Striking a balance between regulatory compliance and customer experience continues to be a key management concern, but smart tools are helping FIs win the battle.
8. Compliance-as-a-partner solutions are helping companies avoid sanctions
Collaboration in compliance is proving to be a handy tactic for FIs as they seek to make use of external expertise integrated into their AML framework while keeping costs down.
The source of this expertise comes from outside entities in a relationship termed ‘Compliance as a partner’ and these include AML tech providers, RegTech companies, and banking platforms.
All have one aim in common: to enhance the efficiency of the FI’s AML system.

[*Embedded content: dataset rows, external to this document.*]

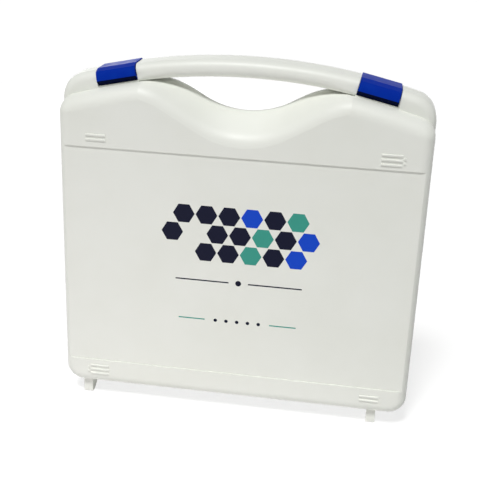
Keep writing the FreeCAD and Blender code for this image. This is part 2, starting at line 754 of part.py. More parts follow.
def make_shells():
    """The lid and the base: one moulding, cut in two ways and stood face to face."""
    moulding = shell_moulding()
    turning = size("hinge_pin_radius") + size("running_gap")
    seated = size("hinge_pin_radius") + size("seated_gap")
    lid_tools = [lug_bore("LidOuterBore", -OUTER_LUG, turning), lug_bore("LidInnerBore", INNER_LUG, turning)]
    base_tools = [lug_bore("BaseOuterBore", -OUTER_LUG, seated), lug_bore("BaseInnerBore", INNER_LUG, seated)]
    for name, side in (("Left", -1), ("Right", 1)):
        lid_tools.append(lid_seat("LidSeat" + name, side))
        base_tools.append(base_seat("BaseSeat" + name, side))
        base_tools.append(pin_bore("LatchBore" + name, side))
    lid = finished("lid_shell", moulding, lid_tools, SHELL_PLACE)
    base = finished("base_shell", moulding, base_tools, TURNED_PLACE)
    return [lid, base]


# Latches and pins


def make_latch(label, side):
    """A latch in its own frame: barrel at the rear, hook and finger nose at the front."""
    proud = size("latch_proud")
    skin_low = proud - size("latch_skin")
    corner = size("rim_round")
    front = size("rim_depth")
    inner = corner - SEAT_SINK + size("latch_gap")
    inner_front = SEAT_FRONT + size("latch_gap")
    nose = front + size("latch_nose")
    crease = proud - size("latch_slope")
    points = [(PIVOT_BACK, proud), (-front + corner, proud), (-front, crease),
              (-nose, -LATCH_LOW + size("latch_undercut")), (-inner_front - size("latch_lip"), -LATCH_LOW),
              (-inner_front, -LATCH_LOW), (-inner_front, -corner), (-front + corner, skin_low),
              (PIVOT_BACK, skin_low)]
    length = size("latch_length")
    body = new_body(label)
    outline = draw(body_sketch(body, label + "_outline", "YZ_Plane"), points,
                   {2: size("latch_bulge"), 6: -inner})
    pad(body, label + "_skin", outline, length, midplane=True)
    dressed(body, "Fillet", label + "_creases", "Radius", size("latch_crease"), lambda edge, place: (
        abs(place.x) < 1e-4 and place.y < (-front + corner).value + 1e-4 and place.z > crease.value - 1e-4))
    middle_skin = (proud + skin_low).value / 2 - size("latch_crease").value / 2
    dressed(body, "Fillet", label + "_ends", "Radius", size("latch_end_round"), lambda edge, place: (
        abs(place.x) > length.value / 2 - 1e-4 and place.z > (size("latch_undercut") - LATCH_LOW).value
        and (place.z > middle_skin or place.y < -front.value - 1)))
    barrel = circle(body_sketch(body, label + "_barrel", "YZ_Plane"), PIVOT_BACK, -size("pivot_depth"),
                    BARREL_RADIUS)
    pad(body, label + "_barrel_pad", barrel, length - 2 * size("latch_end_round"), midplane=True)
    bore = circle(body_sketch(body, label + "_bore", "YZ_Plane"), PIVOT_BACK, -size("pivot_depth"),
                  size("latch_pin_radius") + size("running_gap"))
    pocket(body, label + "_bore_pocket", bore, length + 2 * OVERLAP, midplane=True)
    body.Placement = latch_frame(side)
    return body


def make_pin(label, radius, length, placement):
    """A straight steel pin with broken ends, along its own X."""
    body = new_body(label)
    outline = circle(body_sketch(body, label + "_outline", "YZ_Plane"), plain(0.0), plain(0.0), radius)
    pad(body, label + "_rod", outline, length, midplane=True)
    dressed(body, "Chamfer", label + "_ends", "Size", size("pin_chamfer"),
            lambda edge, place: edge.isClosed())
    body.Placement = placement
    return body


def make_pins():
    """Hinge pins through both shells' lugs, and latch pins held by the base's rim."""
    pins = []
    hinge_length = 2 * size("lug_width") + size("lug_gap")
    hinge_middle = INNER_LUG + size("lug_gap") / 2 + size("lug_width") / 2
    latch_length = 2 * (SEAT_REACH + size("latch_pin_hold"))
    for name, side in (("left", -1), ("right", 1)):
        place = FreeCAD.Placement(Vector(side * hinge_middle.value, 0, HINGE_LEVEL.value), FreeCAD.Rotation())
        pins.append(make_pin("%s_hinge_pin" % name, size("hinge_pin_radius"), hinge_length, place))
        pivot = Vector(0, PIVOT_BACK.value, -size("pivot_depth").value)
        pins.append(make_pin("%s_latch_pin" % name, size("latch_pin_radius"), latch_length,
                             latch_frame(side).multiply(FreeCAD.Placement(pivot, FreeCAD.Rotation()))))
    return pins


# Foam inserts


def make_foam(label, placement, near, thickness, drawn_in):
    """One foam sheet between two depths from the parting plane, with a dip under the hand opening."""
    side = HALF_WIDTH - size("wall") - size("foam_gap") - drawn_in
    low = UNDERSIDE + size("wall") + size("foam_gap") + drawn_in
    top = FOAM_TOP
    dip = size("foam_dip")
    half = size("foam_dip_half")
    points = [(-side, low), (side, low), (side, top), (half, top), (-half, top), (-side, top)]
    body = new_body(label)
    outline = draw(body_sketch(body, label + "_outline", "XZ_Plane", near), points,
                   {3: -(half * half + dip * dip) / (2 * dip)})
    pad(body, label + "_sheet", outline, thickness)
    dressed(body, "Fillet", label + "_corners", "Radius", size("foam_corner"), lambda edge, place: (
        runs_deep(edge, place) and abs(place.x) > side.value - 1 and place.z < low.value + 1))
    body.Placement = placement
    return body


def round_far_edge(body, far):
    """Rounds the sheet where it lies in the shell's moulded edge, at the sides and below."""
    beside = HALF_WIDTH.value - size("wall").value - size("foam_corner").value
    low = UNDERSIDE.value + size("foam_corner").value
    dressed(body, "Fillet", body.Label + "_edge", "Radius", size("side_round") - size("wall"),
            lambda edge, place: abs(place.y + far.value) < 1e-4 and (abs(place.x) > beside or place.z < low))


def rectangle(left, low, width, height):
    """Corners of a rectangle, counterclockwise."""
    return [(left, low), (left + width, low), (left + width, low + height), (left, low + height)]


def notched(left, low, width, height):
    """A rectangle with a finger notch in its lower and upper side, and the arcs of the notches."""
    middle = left + width / 2
    half = size("notch_half")
    corners = rectangle(left, low, width, height)
    points = [corners[0], (middle - half, low), (middle + half, low), corners[1],
              corners[2], (middle + half, low + height), (middle - half, low + height), corners[3]]
    return points, {1: size("notch_radius"), 5: size("notch_radius")}


def cut_pocket(body, name, points, near, bends=None):
    """A pocket through the foam sheet, drawn just in front of it, with rounded corners."""
    sketch = draw(body_sketch(body, name, "XZ_Plane", near - OVERLAP), points, bends)
    pocket(body, name + "_pocket", sketch, size("pocket_foam") + 2 * OVERLAP, reverse=True)
    places = {(round(across.value, 3), round(up.value, 3)) for across, up in points}
    dressed(body, "Fillet", name + "_corners", "Radius", size("pocket_round"), lambda edge, place: (
        runs_deep(edge, place) and (round(place.x, 3), round(place.z, 3)) in places))


def make_foams():
    """Egg-crate sheet in the lid, pocket sheet and floor pad in the base."""
    inside = size("shell_depth") - size("wall") - size("foam_gap")
    none = plain(0.0)
    lid = make_foam("lid_foam", SHELL_PLACE, inside - size("lid_foam"), size("lid_foam"), none)
    round_far_edge(lid, inside)
    floor = make_foam("floor_foam", TURNED_PLACE, inside - size("floor_foam"), size("floor_foam"),
                      size("side_round") - size("wall"))
    near = inside - size("floor_foam") - size("pocket_foam")
    pockets = make_foam("pocket_foam", TURNED_PLACE, near, size("pocket_foam"), none)
    left = -size("unit_left")
    low = size("unit_bottom")
    unit_height = FOAM_TOP - size("foam_dip") - size("pocket_bar") - low
    beside = left + size("unit_width") + size("pocket_bar")
    lead_low = low - size("pocket_bar") - size("lead_height")
    small = left + size("lead_width") + size("pocket_bar")
    right = beside + size("side_pocket_width")
    outline, notches = notched(left, low, size("unit_width"), unit_height)
    cut_pocket(pockets, "instrument", outline, near, notches)
    cut_pocket(pockets, "side", rectangle(beside, low, size("side_pocket_width"), unit_height), near)
    cut_pocket(pockets, "lead", rectangle(left, lead_low, size("lead_width"), size("lead_height")), near)
    cut_pocket(pockets, "adapter", rectangle(small, lead_low, right - small, size("lead_height")), near)
    return [lid, floor, pockets]


def check(features):
    """Stops if anything failed or a piece isn't a sound solid."""
    for feature in DOCUMENT.Objects:
        if {"Invalid", "Error"} & set(feature.State):
            raise RuntimeError("%s failed: %s" % (feature.Name, feature.State))
    for feature in features:
        shape = feature.Shape
        if shape.isNull() or not shape.isValid() or not shape.Solids:
            raise RuntimeError("%s is not a sound solid" % feature.Label)


def main():
    """Builds every piece and writes one file for each."""
    pieces = make_shells()
    for name, side in (("left_latch", -1), ("right_latch", 1)):
        pieces.append(make_latch(name, side))
    pieces += make_pins() + make_foams()
    DOCUMENT.recompute()
    check(pieces)
    os.makedirs("parts", exist_ok=True)
    for piece in pieces:
        piece.Shape.exportStep("parts/%s.step" % piece.Label)
        print("%-16s %9.0f mm3" % (piece.Label, piece.Shape.Volume))


main()
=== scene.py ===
"""Looks of a hard plastic carrying case for a hand-held bench instrument.

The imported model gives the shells, latches and pins. This script dresses them, cuts the foam inserts, prints
a plain motif on the lid's panel and sets the floor, the lamps and the camera.
"""

import logging
import math
from dataclasses import dataclass, field
from enum import Enum
from typing import Callable, Sequence

import bmesh
import bpy
from mathutils import Matrix, Vector, noise

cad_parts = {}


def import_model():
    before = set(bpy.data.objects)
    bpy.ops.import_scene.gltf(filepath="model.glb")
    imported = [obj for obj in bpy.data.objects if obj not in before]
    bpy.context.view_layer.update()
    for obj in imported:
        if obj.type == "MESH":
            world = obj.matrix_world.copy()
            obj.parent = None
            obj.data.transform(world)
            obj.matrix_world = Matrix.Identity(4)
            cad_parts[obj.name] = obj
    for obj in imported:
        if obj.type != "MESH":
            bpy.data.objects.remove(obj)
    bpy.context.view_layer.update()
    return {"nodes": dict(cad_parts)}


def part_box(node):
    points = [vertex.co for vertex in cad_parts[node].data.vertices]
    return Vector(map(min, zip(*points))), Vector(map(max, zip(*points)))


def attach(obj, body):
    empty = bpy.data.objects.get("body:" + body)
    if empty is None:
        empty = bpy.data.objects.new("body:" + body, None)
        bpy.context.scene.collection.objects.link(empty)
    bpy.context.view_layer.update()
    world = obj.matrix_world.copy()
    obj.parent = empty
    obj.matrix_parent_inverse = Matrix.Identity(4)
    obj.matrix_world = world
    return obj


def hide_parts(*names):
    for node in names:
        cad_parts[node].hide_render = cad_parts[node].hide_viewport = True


Tree = bpy.types.NodeTree
Node = bpy.types.Node
Socket = bpy.types.NodeSocket

LOG = logging.getLogger("case")
MM = 0.001
# Points nearer to each other than this, in metres, become one.
WELD = 1e-6
# Most values of a noise texture lie between these two.
NOISE_LOW, NOISE_HIGH = 0.3, 0.7
PHOTO_PX = 480


def srgb(code: str) -> tuple[float, float, float, float]:
    """Turns an sRGB hex colour into linear RGBA.

    Args:
        code: six hex digits after a hash sign.

    Returns:
        Linear red, green, blue and an alpha of one.
    """
    parts = [int(code[i:i + 2], 16) / 255 for i in (1, 3, 5)]
    linear = [v / 12.92 if v <= 0.04045 else ((v + 0.055) / 1.055) ** 2.4 for v in parts]
    return (linear[0], linear[1], linear[2], 1.0)


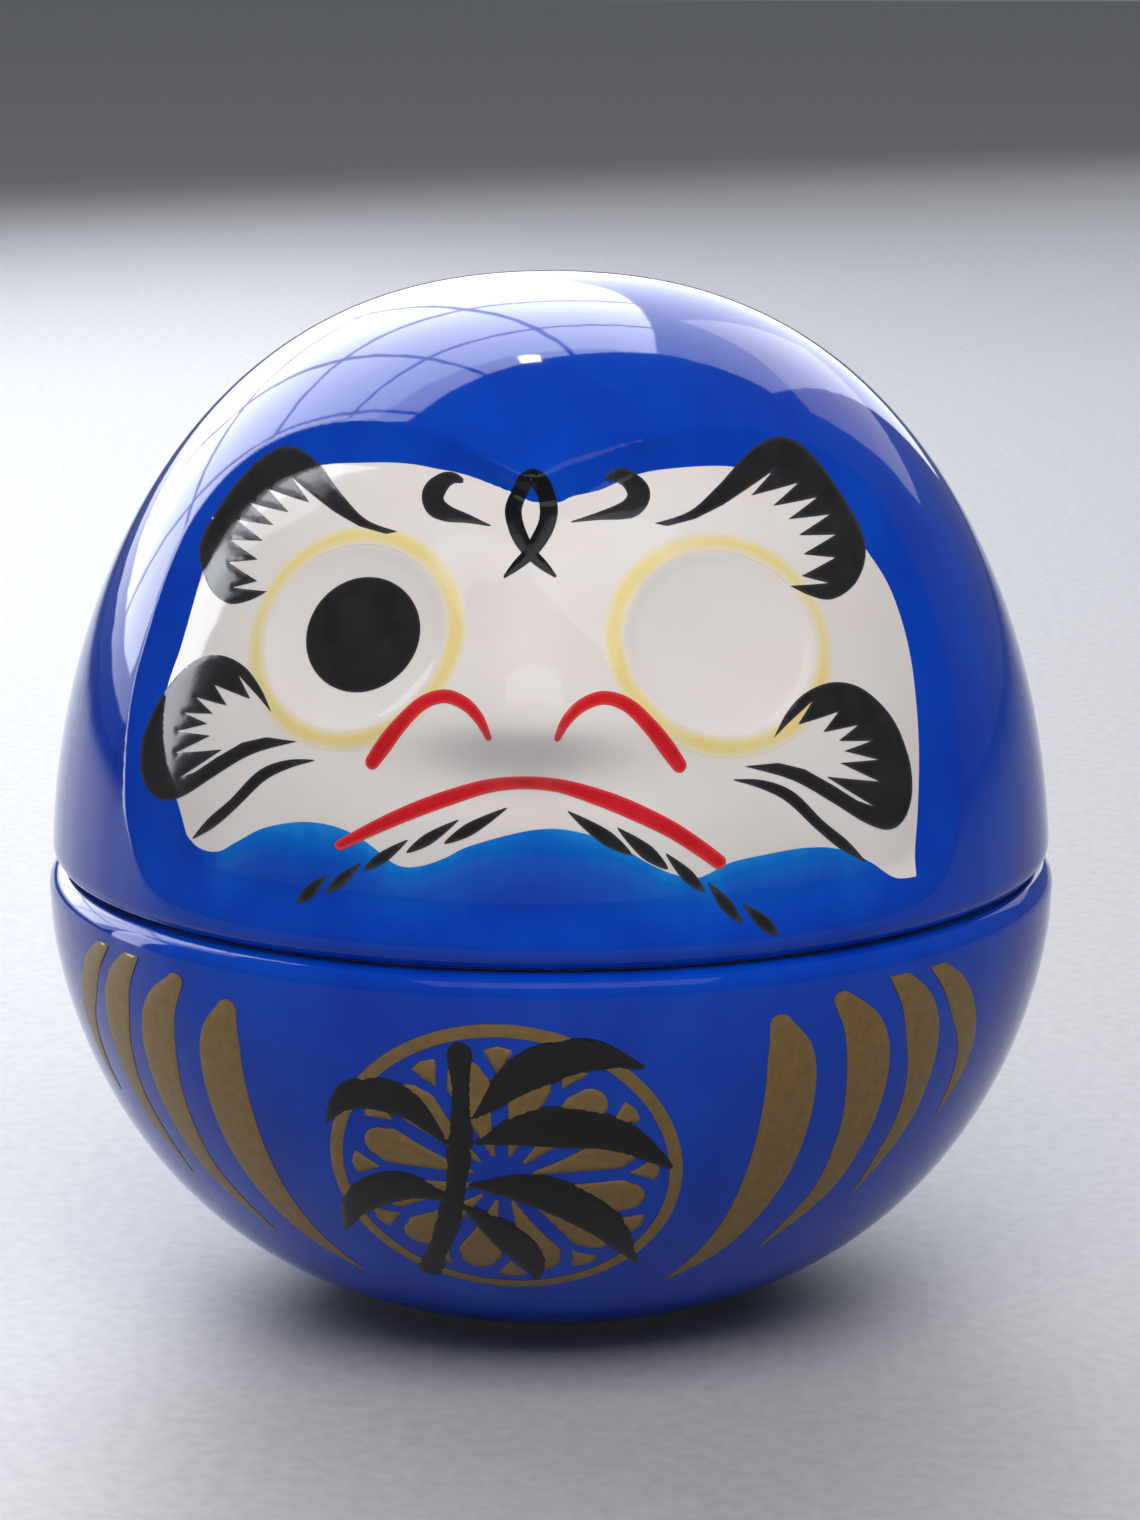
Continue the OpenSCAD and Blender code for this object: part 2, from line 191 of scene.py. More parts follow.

This risk-based approach holds numerous benefits for financial entities: they get to source streamlined processes and tech tools developed by their partners who specialize in meeting AML requirements. This means quicker detection and prevention of crime and a drastic reduction in error-making.
Compliance as a partner can take the form of a dedicated service or be part of a holistic package along with banking and payment services. Either way, it gives the partners a chance to create cross-functional teams and combine their know-how to ensure compliance is as robust as possible.
The future of AML compliance and what it means for financial institutions.
A cursory glance at the above trends tells us that advanced technology and collaboration are common themes in AML compliance in 2023, and this is set to continue over the next decade.
The executive team at management consulting firm McKinsey shared their vision of what this will look like in a recent interview summarizing the latest AML trends and how FIs can adapt to them.
Senior advisor Mariliu Jimenez urged leaders to focus on breakthrough technologies. “Compliance officers have to focus on innovation. What’s out there? What can and can’t help us do our jobs better? Organizations need to embrace technology and be on the lookout for what’s next.”
Associate Partner Scott Werner, meanwhile, stressed the importance of cooperation.
“We are seeing productive collaboration among regulators, law enforcement, and financial institutions, with new risks in the geopolitical and digital-assets space accelerating constructive dialogue between these parties.”
Expert insights like these, guided by the latest trends, underpin the transformative path that AML compliance is taking.
As we experience turbulent times in the world of digital security, a forward-looking, collaborative approach isn’t just about meeting regulatory requirements, but helping financial organizations survive evolving risks.